For more details on Utopia, see our “Getting Started” tutorial which we open sourced last year.
Defining a Data Contract #
This is what a Data Contract looks like at GoCardless:
{
contract: new() {
metadata+: {
name: 'bank_account_information',
description: 'Information on bank accounts used for ...',
},
schema+: {
versions: [
new_version(
'1',
anonymisation_strategy.overwrite,
[
field(
'bank_account_id',
'Unique identifier for a specific bank account, following the standard GC ID format.',
data_types.string,
field_category.gocardless_internal,
is_personal_data.yes,
personal_data_identifier.indirect,
field_anonymisation_strategy.none,
required=true,
primary_key=true,
),
field(
'account_balance',
'Payer\'s account balance. May be positive or negative.',
data_types.double,
field_category.payer_confidential,
is_personal_data.yes,
personal_data_identifier.direct,
field_anonymisation_strategy.nilable
),
field(
'account_holder_name',
'Payer\'s account holder name, as entered by the payer.',
data_types.string,
field_category.payer_confidential,
is_personal_data.yes,
personal_data_identifier.direct,
field_anonymisation_strategy.hex
),
],
[ ddrSubject('bank_accounts', "bank_account_id"), ],
) + withPubSub() + withBigQuery(),
],
},
},
}
And that’s all there is! It’s defined in Jsonnet, which is a configuration language that can be evaluated to JSON, YAML, and other formats, as that’s what we use throughout Utopia, as well as being fully customisable to our specific needs at GoCardless.
Deploying the Data Contract #
Once the Data Contract definition is merged to a Git repository by the data owners themselves, we create the following resources, services, and deployments.
All of this is done on behalf of the data owners. The GCP resources and Kubernetes services are per-Data Contract, so something that affects one pipeline will not affect another.
The GCP resources are within their own services GCP projects, explicitly giving the data owners the autonomy to manage them and the responsibility to do so. Alerts from the Kubernetes services are routed to the data owners, as typically they will be best placed to handle them. If not, the Data Infrastructure team is always there for second-line support.
Our implementation of Data Contracts is designed to be flexible. We don’t care how the data is structured, so long as it has all the information we need to build and deploy the services and resources used to manage that data. We allow users to choose what services they need, and we’ve found that nearly a third of users have chosen not to deploy Pub/Sub, and many choose not to create a BigQuery table, which makes it a good fit for inter-service communication use cases. This all is part of how we promote the autonomy of our data generators.
We also use the contract and the metadata within it to update centralised services, for example our data catalog. Moreover, because we’re using tools like BigQuery and Looker, although the data is segregated in order to promote ownership and autonomy, it’s not silo’d - you can query data from different GCP projects without any cost or limitations, allowing consumers to join data sets and find insights no matter who owns and manages the underlying data.

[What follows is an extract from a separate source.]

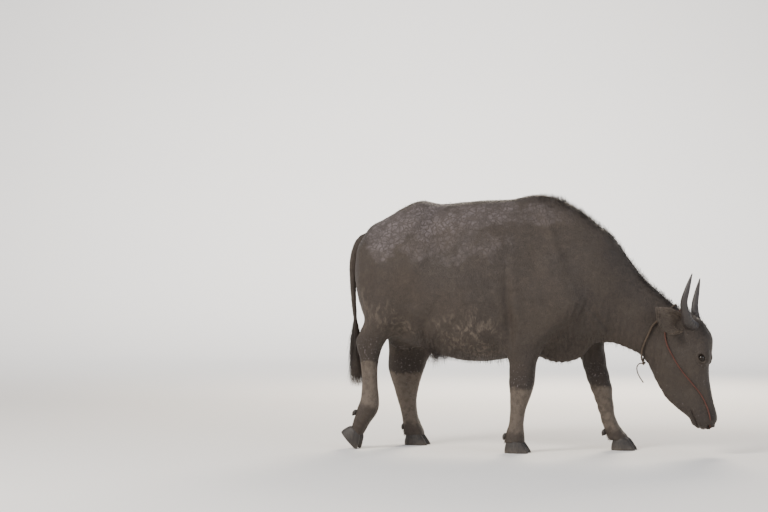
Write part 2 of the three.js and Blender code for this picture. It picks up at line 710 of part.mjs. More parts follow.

It’s not all about the implementation #
This implementation is obviously very specific to us. We happen to have an excellent infrastructure platform we can build on that was a perfect fit for what we want to achieve with Data Contracts. It has allowed us to build what we refer to as our contract-driven data infrastructure, where from a Data Contract we can deploy all the tooling and services required to generate, manage and consume that data.
But the implementation isn’t the most important part. As Tristan Handy wrote recently, what matters is the “identification of the problem and alignment on the types of guarantees we need our systems to provide us”.
Ultimately we see Data Contracts as our vessel for improving data quality at GoCardless. We’re changing the data culture at the organisation, supported by our best-in-class data infrastructure, and guaranteed by a Data Contract.